RENEE MONTAGNE, HOST:

And business has been interrupted in more than 200 art galleries in New York's Chelsea neighborhood. Many of them were flooded by Hurricane Sandy, and gallery owners are only now getting a full picture of their losses.

Jon Kalish reports.

JON KALISH, BYLINE: Chelsea is the most important of New York's several art districts, and as one art dealer here put it, Sandy brought the neighborhood to its knees. Much of Chelsea is below sea level so when the Hudson River overflowed, many of the galleries were inundated.

Two weeks after the storm, nobody knows how may millions of dollars worth of art has been damaged or lost, but that total is at least in the tens of millions. Christiane Fischer is the president and CEO of the AXA Art Insurance Corporation.

CHRISTIANE FISCHER: The effect is so strong because so many galleries are in a very, very small defined area. I think that thousands of works were affected.
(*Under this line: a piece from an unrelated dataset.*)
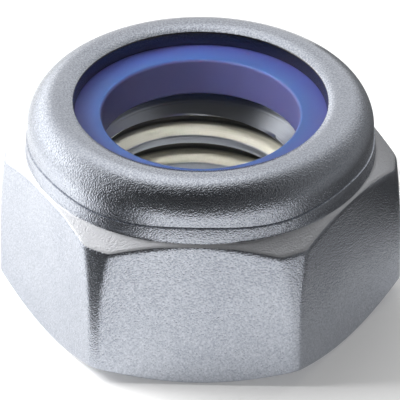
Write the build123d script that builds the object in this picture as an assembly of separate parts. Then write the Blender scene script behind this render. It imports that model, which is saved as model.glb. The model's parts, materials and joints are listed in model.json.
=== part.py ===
from build123d import *
import os
from math import cos, radians, sqrt, tan

# Hexagon lock nut with a nylon insert, thread M12 x 1.75.
#
# Two pieces: a cold-formed and turned steel body, and a nylon ring that sits in a
# counterbore above the thread and is held there by the lip of the collar, which is
# crimped over it.
#
# Millimetres.  The origin is the centre of the bearing face, +Z runs along the thread
# towards the collar, and two corners of the hexagon lie on the X axis.

# ---- Thread ----
THREAD_DIAMETER = 12.0          # nominal, M12
THREAD_PITCH = 1.75             # coarse
COUNTERSINK_STEP = 0.45         # how far each countersink reaches outside the thread
COUNTERSINK_ANGLE = 90.0        # included

# ---- Hexagon ----
ACROSS_FLATS = 18.8             # made size for a 19 mm spanner
HEX_HEIGHT = 8.55               # bearing face to the top chamfer, at the middle of a flat
CHAMFER_ANGLE = 30.0            # of both chamfers, from the bearing face
BEARING_INSET = 0.25            # the bottom chamfer starts this far inside the flats
CORNER_UNDERFILL = 0.15         # the formed corners stop this short of sharp
CORNER_UNDERFILL_TOP = 0.45     # and this short just under the top chamfer
CORNER_FULL_HEIGHT = 3.0        # up to here the corners are at their fullest
FLAT_EDGE_BREAK = 0.14          # where a flat rolls over into the top chamfer

# ---- Collar and crimped lip ----
COLLAR_HEIGHT = 3.45            # from the top chamfer at the flats to the top of the nut
COLLAR_SETBACK = 0.2            # collar wall inside the flats
COLLAR_WALL = 1.5               # round the insert
COLLAR_ROUNDING = 1.7           # outer radius of the crimped-over top
CRIMP_BAND = 0.5                # straight wall between the rounding and the foot
FOOT_STEP = 0.06                # how far the foot stands out of the collar wall
LIP_THICKNESS = 0.95            # over the insert
LIP_OVERHANG = 1.0              # how far the lip reaches in over the insert
LIP_NOSE_RADIUS = 0.5           # of its rounded inner edge
LIP_BEND = 0.55                 # slope inside the bent lip, across its corner

# ---- Nylon insert ----
INSERT_THICKNESS = 2.2
INSERT_BORE = 10.5              # tighter than the bolt, which forms its own thread in it
INSERT_BORE_CHAMFER = 0.2       # on its upper edge
INSERT_CLEARANCE = 0.05         # all round, in its counterbore

# ---- What follows from them ----
# Basic profile of an ISO metric thread: the minor diameter is 2 x 5/8 H under nominal.
thread_triangle_height = THREAD_PITCH * sqrt(3) / 2
minor_radius = THREAD_DIAMETER / 2 - thread_triangle_height * 5 / 8
countersink_radius = THREAD_DIAMETER / 2 + COUNTERSINK_STEP
countersink_depth = (countersink_radius - minor_radius) / tan(radians(COUNTERSINK_ANGLE / 2))

flat_radius = ACROSS_FLATS / 2
sharp_corner_radius = flat_radius / cos(radians(30))
corner_radius = sharp_corner_radius - CORNER_UNDERFILL
corner_top_radius = sharp_corner_radius - CORNER_UNDERFILL_TOP
bearing_radius = flat_radius - BEARING_INSET
chamfer_slope = tan(radians(CHAMFER_ANGLE))

nut_height = HEX_HEIGHT + COLLAR_HEIGHT
collar_radius = flat_radius - COLLAR_SETBACK
foot_radius = collar_radius + FOOT_STEP
counterbore_radius = collar_radius - COLLAR_WALL
lip_radius = counterbore_radius - LIP_OVERHANG
lip_underside = nut_height - LIP_THICKNESS

insert_radius = counterbore_radius - INSERT_CLEARANCE
insert_top = lip_underside - INSERT_CLEARANCE
insert_bottom = insert_top - INSERT_THICKNESS
counterbore_floor = insert_bottom - INSERT_CLEARANCE


def top_chamfer_height(radius):
    """Height of the cone that chamfers the top of the hexagon, at this radius."""
    return HEX_HEIGHT + (flat_radius - radius) * chamfer_slope


def turned_section():
    """Half section of the body as if turned from round bar: radius along X, height along Y.

    Everything that is round about the thread axis is in it, inside and out.  The flats
    come later.
    """
    # The top of the nut is a narrow flat ring between the rounding and the lip's nose.
    rounding_centre = Vector(collar_radius - COLLAR_ROUNDING, nut_height - COLLAR_ROUNDING)
    nose_centre = Vector(lip_radius + LIP_NOSE_RADIUS, nut_height - LIP_NOSE_RADIUS)
    step_top = rounding_centre.Y - CRIMP_BAND

    with BuildLine() as outline:
        Polyline(
            (countersink_radius, 0),
            (bearing_radius, 0),
            (corner_radius, (corner_radius - bearing_radius) * chamfer_slope),
            (corner_radius, CORNER_FULL_HEIGHT),
        )
        TangentArc(
            (corner_radius, CORNER_FULL_HEIGHT),
            (corner_top_radius, top_chamfer_height(corner_top_radius)),
            tangent=(0, 1),
        )
        Polyline(
            (corner_top_radius, top_chamfer_height(corner_top_radius)),
            (foot_radius, top_chamfer_height(foot_radius)),
            (foot_radius, step_top - FOOT_STEP),
            (collar_radius, step_top),
            (collar_radius, rounding_centre.Y),
        )
        TangentArc(
            (collar_radius, rounding_centre.Y), (rounding_centre.X, nut_height), tangent=(0, 1)
        )
        Line((rounding_centre.X, nut_height), (nose_centre.X, nut_height))
        TangentArc((nose_centre.X, nut_height), (lip_radius, nose_centre.Y), tangent=(-1, 0))
        Polyline(
            (lip_radius, nose_centre.Y),
            (lip_radius, lip_underside),
            (counterbore_radius - LIP_BEND, lip_underside),
            (counterbore_radius, lip_underside - LIP_BEND),
            (counterbore_radius, counterbore_floor),
            (countersink_radius, counterbore_floor),
            (minor_radius, counterbore_floor - countersink_depth),
            (minor_radius, countersink_depth),
            (countersink_radius, 0),
        )
    return make_face(outline.edges())


def insert_section():
    """Half section of the nylon ring, its outer top corner pressed to the lip's slope."""
    bore_radius = INSERT_BORE / 2
    outline = Polyline(
        (bore_radius, insert_bottom),
        (insert_radius, insert_bottom),
        (insert_radius, insert_top - LIP_BEND),
        (insert_radius - LIP_BEND, insert_top),
        (bore_radius + INSERT_BORE_CHAMFER, insert_top),
        (bore_radius, insert_top - INSERT_BORE_CHAMFER),
        close=True,
    )
    return make_face(outline.edges())


def turn(section):
    """Revolve a half section about the thread axis."""
    return revolve(Plane.XZ * section, Axis.Z)


def nut_body():
    """The turned form cut to a hexagon: its corners stay round where it is smaller."""
    prism = extrude(RegularPolygon(flat_radius, 6, major_radius=False), nut_height)
    body = turn(turned_section()) & prism
    flats = body.faces().filter_by(GeomType.PLANE).filter_by(Axis.Z, reverse=True)
    top_edges = [flat.edges().sort_by(Axis.Z)[-1] for flat in flats]
    return chamfer(top_edges, FLAT_EDGE_BREAK)


pieces = {
    "nut_body": nut_body(),
    "nylon_insert": turn(insert_section()),
}

os.makedirs("parts", exist_ok=True)
for name, solid in pieces.items():
    export_step(solid, f"parts/{name}.step")
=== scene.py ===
"""Hexagon lock nut with a nylon insert: its finishes, its cut thread and a small studio.

Sizes are in metres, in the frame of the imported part: the origin is the centre of the
bearing face, +Z runs along the thread towards the collar, and two corners of the
hexagon lie on the X axis.
"""

import json
import logging
import math
from dataclasses import dataclass
from enum import Enum

import bmesh
import bpy
import numpy as np
from mathutils import Matrix, Vector

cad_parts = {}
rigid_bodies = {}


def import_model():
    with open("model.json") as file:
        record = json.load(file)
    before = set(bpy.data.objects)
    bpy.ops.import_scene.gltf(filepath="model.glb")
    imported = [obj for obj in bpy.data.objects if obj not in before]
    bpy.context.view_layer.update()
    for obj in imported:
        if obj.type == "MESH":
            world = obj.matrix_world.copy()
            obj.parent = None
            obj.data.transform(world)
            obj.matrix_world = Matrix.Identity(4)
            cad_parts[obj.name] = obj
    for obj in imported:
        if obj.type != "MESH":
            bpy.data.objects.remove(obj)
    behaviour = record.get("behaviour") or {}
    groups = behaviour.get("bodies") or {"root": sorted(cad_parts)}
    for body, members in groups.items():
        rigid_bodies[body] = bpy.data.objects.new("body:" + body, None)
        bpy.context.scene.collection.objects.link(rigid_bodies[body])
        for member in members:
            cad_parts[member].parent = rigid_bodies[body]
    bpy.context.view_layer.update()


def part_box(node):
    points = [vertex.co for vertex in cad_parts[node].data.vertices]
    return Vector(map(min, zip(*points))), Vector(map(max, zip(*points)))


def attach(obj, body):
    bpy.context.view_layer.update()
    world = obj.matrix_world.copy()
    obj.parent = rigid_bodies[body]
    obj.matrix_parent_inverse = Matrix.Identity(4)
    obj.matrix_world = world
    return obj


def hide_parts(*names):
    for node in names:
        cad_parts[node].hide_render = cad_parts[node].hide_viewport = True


LOG = logging.getLogger("lock_nut")

MM = 0.001
SIDES = 6

Colour = tuple[float, float, float]
Socket = bpy.types.NodeSocket
Sockets = bpy.types.bpy_prop_collection


class ThreadHand(Enum):
    """Which way a thread winds as it climbs."""

    RIGHT = 1
    LEFT = -1


# ---------------------------------------------------------------------------
# Sections and rings
# ---------------------------------------------------------------------------


def station(radius: float | np.ndarray, height: float | np.ndarray, columns: int) -> np.ndarray:
    """One point of a section at every column.

    Args:
        radius: distance from the thread axis, one value or one for each column.
        height: height above the bearing face, likewise.
        columns: how many columns the piece has.

    Returns:
        An array of (columns, 2), radius first.
    """
    point = np.empty((columns, 2))
    point[:, 0] = radius
    point[:, 1] = height
    return point


def run(start: np.ndarray, end: np.ndarray, steps: int) -> list[np.ndarray]:
    """Stations along a straight stretch, both ends included."""
    return [start + (end - start) * (i / steps) for i in range(steps + 1)]


def towards(point: np.ndarray, target: np.ndarray, reach: float | np.ndarray) -> np.ndarray:
    """The station that lies a distance from a point, on the way to another.

    Args:
        point: the station to start from.
        target: the station to head for.
        reach: the distance, one value or one for each column.

    Returns:
        The station at that distance.
    """
    step = target - point
    length = np.linalg.norm(step, axis=1, keepdims=True)
    return point + step / length * np.reshape(reach, (-1, 1))


def rounded(
    before: np.ndarray,
    corner: np.ndarray,
    after: np.ndarray,
    reach: float | np.ndarray | tuple[float | np.ndarray, float | np.ndarray],
    steps: int,
) -> list[np.ndarray]:
    """Stations of a curve that rounds a corner and is tangent to both of its sides.

    Args:
        before: a station on the side that leads to the corner.
        corner: the sharp corner.
        after: a station on the side that leaves it.
        reach: how far along each side the rounding starts, or one reach for each side.
        steps: how many chords the curve has.

    Returns:
        The curve's stations, from the first side to the second.  Equal reaches make it
        a circle's arc.
    """
    reach_before, reach_after = reach if isinstance(reach, tuple) else (reach, reach)
    first = towards(corner, before, reach_before)
    last = towards(corner, after, reach_after)
    chord = np.linalg.norm(last - first, axis=1)
    sides = np.linalg.norm(first - corner, axis=1) + np.linalg.norm(last - corner, axis=1)
    weight = chord / sides
    stations = []
    for i in range(steps + 1):
        t = i / steps
        parts = ((1 - t) ** 2, 2 * t * (1 - t) * weight, t**2)
        total = parts[0] + parts[1] + parts[2]
        mixed = first * parts[0] + corner * np.reshape(parts[1], (-1, 1)) + last * parts[2]
        stations.append(mixed / np.reshape(total, (-1, 1)))
    return stations


def arc(
    centre: tuple[float, float],
    radius: float,
    start: float,
    end: float,
    steps: int,
    columns: int,
) -> list[np.ndarray]:
    """Stations of an arc that is the same at every column.

    Args:
        centre: its centre, as a radius and a height.
        radius: its own radius.
        start: the angle where it starts, from +radius.
        end: the angle where it ends.
        steps: how many chords it has.
        columns: how many columns the piece has.

    Returns:
        The arc's stations, both ends included.
    """
    stations = []
    for i in range(steps + 1):
        angle = start + (end - start) * i / steps
        out = centre[0] + radius * math.cos(angle)
        up = centre[1] + radius * math.sin(angle)
        stations.append(station(out, up, columns))
    return stations


def soft_minimum(a: np.ndarray, b: float | np.ndarray, blend: float) -> np.ndarray:
    """The smaller of two lengths, eased over from one to the other within a blend."""
    overlap = np.maximum(blend - np.abs(a - b), 0.0) / blend
    return np.minimum(a, b) - overlap**2 * blend / 4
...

KALISH: Fischer estimates her company will pay out $40 million to cover damaged or ruined art and to rebuild flooded exhibition spaces.

Chelsea's streets and sidewalks have been crowded with construction crews rebuilding water-logged gallery walls and trucks carting off damaged artworks for conservators, who are said to be in great demand but short supply.

Gallery owners are re-thinking the wisdom of storing art in their basements and AXA's Fischer says their insurance policies may change in the coming months.

FISCHER: This might result in adjustments to premiums. This might result in adjustments to coverages that we're not willing to provide. Or we say, yes, we're willing to insure you but you will guarantee to us that when a notice of a storm comes, you move the art out of harm's way.

KALISH: Art dealers have created a quarter million dollar fund to aid damaged galleries.